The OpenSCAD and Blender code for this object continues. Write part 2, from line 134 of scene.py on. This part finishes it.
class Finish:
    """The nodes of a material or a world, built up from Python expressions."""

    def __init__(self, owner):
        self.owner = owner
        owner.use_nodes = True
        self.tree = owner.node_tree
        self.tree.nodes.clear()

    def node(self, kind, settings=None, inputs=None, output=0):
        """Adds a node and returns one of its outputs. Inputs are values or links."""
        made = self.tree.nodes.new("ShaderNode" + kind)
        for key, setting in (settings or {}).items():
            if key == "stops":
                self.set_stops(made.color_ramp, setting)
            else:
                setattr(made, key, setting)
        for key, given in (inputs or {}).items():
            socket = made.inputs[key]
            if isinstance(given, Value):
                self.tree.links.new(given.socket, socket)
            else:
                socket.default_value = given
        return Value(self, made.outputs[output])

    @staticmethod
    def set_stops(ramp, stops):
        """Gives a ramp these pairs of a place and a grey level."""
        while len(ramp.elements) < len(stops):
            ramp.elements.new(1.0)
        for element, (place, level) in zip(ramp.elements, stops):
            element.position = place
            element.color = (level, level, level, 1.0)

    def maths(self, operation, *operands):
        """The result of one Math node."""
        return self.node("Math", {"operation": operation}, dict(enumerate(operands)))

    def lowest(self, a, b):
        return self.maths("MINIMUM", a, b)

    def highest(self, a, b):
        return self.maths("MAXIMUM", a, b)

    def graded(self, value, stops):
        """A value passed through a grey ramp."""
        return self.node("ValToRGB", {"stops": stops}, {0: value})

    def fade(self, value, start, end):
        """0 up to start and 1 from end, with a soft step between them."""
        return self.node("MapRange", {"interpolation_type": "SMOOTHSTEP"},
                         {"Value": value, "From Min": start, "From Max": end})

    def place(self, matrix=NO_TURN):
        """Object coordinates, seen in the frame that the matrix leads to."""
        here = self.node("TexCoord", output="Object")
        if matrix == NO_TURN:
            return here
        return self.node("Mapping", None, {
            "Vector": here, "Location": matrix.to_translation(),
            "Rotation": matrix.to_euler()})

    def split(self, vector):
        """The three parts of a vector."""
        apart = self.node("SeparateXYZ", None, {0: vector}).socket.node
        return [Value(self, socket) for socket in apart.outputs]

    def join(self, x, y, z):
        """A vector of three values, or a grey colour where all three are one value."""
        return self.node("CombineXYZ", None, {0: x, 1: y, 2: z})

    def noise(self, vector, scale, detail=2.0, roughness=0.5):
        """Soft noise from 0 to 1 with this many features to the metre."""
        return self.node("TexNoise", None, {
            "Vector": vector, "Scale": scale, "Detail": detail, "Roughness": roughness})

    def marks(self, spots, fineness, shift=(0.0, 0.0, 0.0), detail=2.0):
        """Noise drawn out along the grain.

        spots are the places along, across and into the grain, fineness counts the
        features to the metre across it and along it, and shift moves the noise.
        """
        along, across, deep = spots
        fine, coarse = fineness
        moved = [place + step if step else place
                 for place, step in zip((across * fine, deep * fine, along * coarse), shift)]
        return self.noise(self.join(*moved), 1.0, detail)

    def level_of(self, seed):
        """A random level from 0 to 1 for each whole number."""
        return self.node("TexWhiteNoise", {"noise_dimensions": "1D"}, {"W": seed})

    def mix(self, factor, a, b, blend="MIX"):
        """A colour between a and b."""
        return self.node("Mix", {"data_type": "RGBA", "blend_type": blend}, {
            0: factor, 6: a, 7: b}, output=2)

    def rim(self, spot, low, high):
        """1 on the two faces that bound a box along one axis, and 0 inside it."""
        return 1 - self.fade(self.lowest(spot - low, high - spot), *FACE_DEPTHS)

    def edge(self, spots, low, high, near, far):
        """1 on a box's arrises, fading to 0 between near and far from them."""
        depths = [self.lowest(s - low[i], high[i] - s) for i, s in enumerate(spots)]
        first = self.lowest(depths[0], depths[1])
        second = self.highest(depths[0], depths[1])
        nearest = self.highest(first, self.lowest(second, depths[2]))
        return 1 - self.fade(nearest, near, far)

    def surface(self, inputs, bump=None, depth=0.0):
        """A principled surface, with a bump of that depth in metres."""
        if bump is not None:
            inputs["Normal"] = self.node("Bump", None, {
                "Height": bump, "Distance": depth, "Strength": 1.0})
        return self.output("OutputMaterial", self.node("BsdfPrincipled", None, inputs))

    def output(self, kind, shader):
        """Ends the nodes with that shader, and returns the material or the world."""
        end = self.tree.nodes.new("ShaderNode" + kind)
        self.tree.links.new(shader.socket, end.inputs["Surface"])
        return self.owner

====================

### INSTRUCTION
Retype the data exactly as given.

### RESPONSE TO THE TASK
The OpenSCAD and Blender code for this object continues. Write part 2, from line 134 of scene.py on. This part finishes it.
class Finish:
    """The nodes of a material or a world, built up from Python expressions."""

    def __init__(self, owner):
        self.owner = owner
        owner.use_nodes = True
        self.tree = owner.node_tree
        self.tree.nodes.clear()

    def node(self, kind, settings=None, inputs=None, output=0):
        """Adds a node and returns one of its outputs. Inputs are values or links."""
        made = self.tree.nodes.new("ShaderNode" + kind)
        for key, setting in (settings or {}).items():
            if key == "stops":
                self.set_stops(made.color_ramp, setting)
            else:
                setattr(made, key, setting)
        for key, given in (inputs or {}).items():
            socket = made.inputs[key]
            if isinstance(given, Value):
                self.tree.links.new(given.socket, socket)
            else:
                socket.default_value = given
        return Value(self, made.outputs[output])

    @staticmethod
    def set_stops(ramp, stops):
        """Gives a ramp these pairs of a place and a grey level."""
        while len(ramp.elements) < len(stops):
            ramp.elements.new(1.0)
        for element, (place, level) in zip(ramp.elements, stops):
            element.position = place
            element.color = (level, level, level, 1.0)

    def maths(self, operation, *operands):
        """The result of one Math node."""
        return self.node("Math", {"operation": operation}, dict(enumerate(operands)))

    def lowest(self, a, b):
        return self.maths("MINIMUM", a, b)

    def highest(self, a, b):
        return self.maths("MAXIMUM", a, b)

    def graded(self, value, stops):
        """A value passed through a grey ramp."""
        return self.node("ValToRGB", {"stops": stops}, {0: value})

    def fade(self, value, start, end):
        """0 up to start and 1 from end, with a soft step between them."""
        return self.node("MapRange", {"interpolation_type": "SMOOTHSTEP"},
                         {"Value": value, "From Min": start, "From Max": end})

    def place(self, matrix=NO_TURN):
        """Object coordinates, seen in the frame that the matrix leads to."""
        here = self.node("TexCoord", output="Object")
        if matrix == NO_TURN:
            return here
        return self.node("Mapping", None, {
            "Vector": here, "Location": matrix.to_translation(),
            "Rotation": matrix.to_euler()})

    def split(self, vector):
        """The three parts of a vector."""
        apart = self.node("SeparateXYZ", None, {0: vector}).socket.node
        return [Value(self, socket) for socket in apart.outputs]

    def join(self, x, y, z):
        """A vector of three values, or a grey colour where all three are one value."""
        return self.node("CombineXYZ", None, {0: x, 1: y, 2: z})

    def noise(self, vector, scale, detail=2.0, roughness=0.5):
        """Soft noise from 0 to 1 with this many features to the metre."""
        return self.node("TexNoise", None, {
            "Vector": vector, "Scale": scale, "Detail": detail, "Roughness": roughness})

    def marks(self, spots, fineness, shift=(0.0, 0.0, 0.0), detail=2.0):
        """Noise drawn out along the grain.

        spots are the places along, across and into the grain, fineness counts the
        features to the metre across it and along it, and shift moves the noise.
        """
        along, across, deep = spots
        fine, coarse = fineness
        moved = [place + step if step else place
                 for place, step in zip((across * fine, deep * fine, along * coarse), shift)]
        return self.noise(self.join(*moved), 1.0, detail)

    def level_of(self, seed):
        """A random level from 0 to 1 for each whole number."""
        return self.node("TexWhiteNoise", {"noise_dimensions": "1D"}, {"W": seed})

    def mix(self, factor, a, b, blend="MIX"):
        """A colour between a and b."""
        return self.node("Mix", {"data_type": "RGBA", "blend_type": blend}, {
            0: factor, 6: a, 7: b}, output=2)

    def rim(self, spot, low, high):
        """1 on the two faces that bound a box along one axis, and 0 inside it."""
        return 1 - self.fade(self.lowest(spot - low, high - spot), *FACE_DEPTHS)

    def edge(self, spots, low, high, near, far):
        """1 on a box's arrises, fading to 0 between near and far from them."""
        depths = [self.lowest(s - low[i], high[i] - s) for i, s in enumerate(spots)]
        first = self.lowest(depths[0], depths[1])
        second = self.highest(depths[0], depths[1])
        nearest = self.highest(first, self.lowest(second, depths[2]))
        return 1 - self.fade(nearest, near, far)

    def surface(self, inputs, bump=None, depth=0.0):
        """A principled surface, with a bump of that depth in metres."""
        if bump is not None:
            inputs["Normal"] = self.node("Bump", None, {
                "Height": bump, "Distance": depth, "Strength": 1.0})
        return self.output("OutputMaterial", self.node("BsdfPrincipled", None, inputs))

    def output(self, kind, shader):
        """Ends the nodes with that shader, and returns the material or the world."""
        end = self.tree.nodes.new("ShaderNode" + kind)
        self.tree.links.new(shader.socket, end.inputs["Surface"])
        return self.owner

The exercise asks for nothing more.